Júnior destruindo o Botafogo em 1992
No ano seguinte, fui morar no Rio mas o time não ajudava. Aliás, o Botafogo raramente ajuda. Mas em 1995 fizemos uma boa campanha no Campeonato Brasileiro e finalmente conseguimos nosso primeiro título brasileiro. Assisti a todos os jogos no Rio. Até mesmo ao Caio Martins, o acanhado estádio em que o Botafogo mandava seus jogos de menor público, eu fui. Olhando para trás, fico admirado com quanto perrengue que eu já passei para assistir ao Botafogo. Se fosse mulher ele já tinha largado há muito tempo, mas time só se troca se ele acaba.

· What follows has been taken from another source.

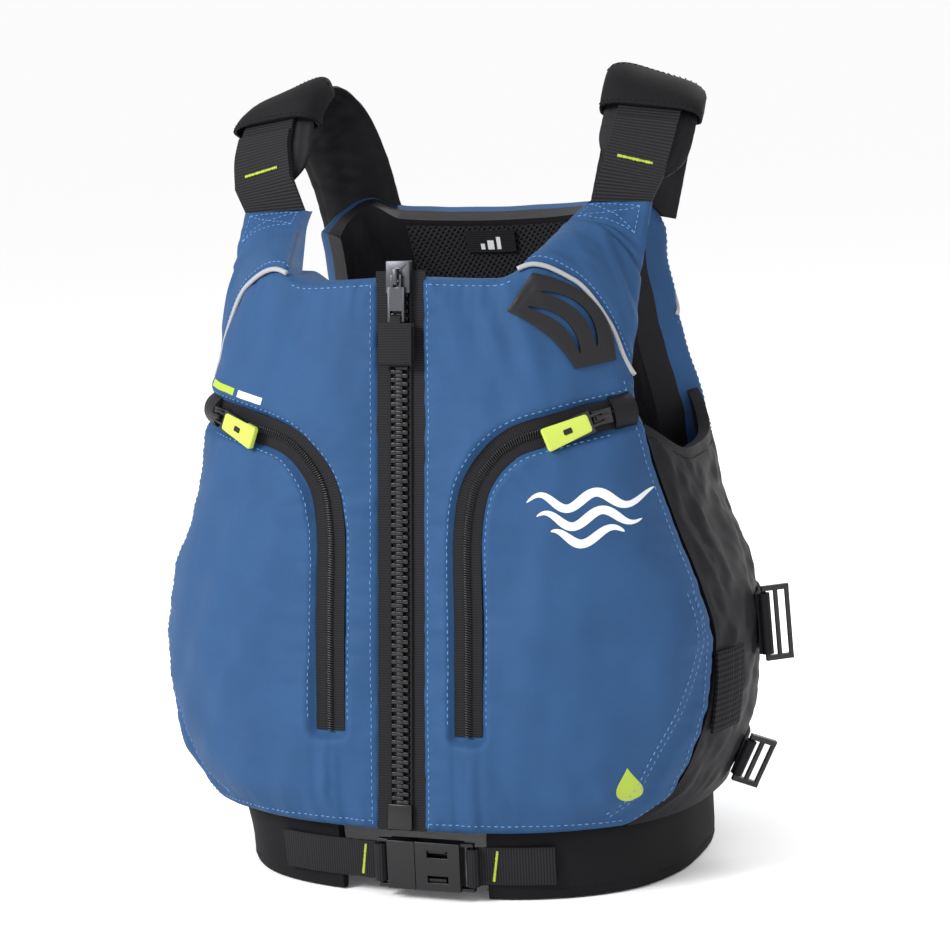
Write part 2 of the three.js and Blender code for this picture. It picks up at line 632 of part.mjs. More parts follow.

Tipo o Juliano que era América e se tornou livre para torcer para qualquer time. Espero que ele não tenha escolhido o Botafogo, pois ser Botafogo é sofrido demais. Quando o Henrique me disse que não era Botafogo eu só tive uma preocupação:

- Você não é Flamengo, é?

Quando, ele disse que não, que torcia para o Grêmio, respirei aliviado.

Hoje em dia, minhas idas aos estádios são bem mais esporádicas. Fui duas vezes ao Engenhão, a primeira sob o pretexto de conhecer o estádio e, a segunda, para levar o Henrique a um jogo de futebol. Nos dois jogos que ele fez em Brasília, eu também estava lá. O último, aliás, foi ontem e, pra não perder o costume, teve perrengue. Apesar do público ser a metade da capacidade do estádio, ficamos mais de hora na fila para entrar e só fomos conseguir lugar quando o jogo já estava por iniciar.

Que jogo sofrível. Parecia que o Fred jogava com 10 Hulks pelo Fluminense contra 11 Hulks do Botafogo. Parecia que eles competiam para ver quem errava o maior número de passes. Depois da Copa do Mundo, ver o campeonato brasileiro é como ver o Brasil jogando contra o Brasil todos os fins de semana. Não que eu seja exigente. Sou Botafogo e estou acostumado com jogo ruim. Meu pai me levava ao Eduardo Guinle para assistir ao Friburguense jogar contra o Mesquita, Madureira, São Cristóvão ou Bonsucesso pela segunda divisão do Campeonato Carioca. Se o Fluminense é o quarto colocado do Campeonato Brasileiro da primeira divisão, estamos com sérios problemas.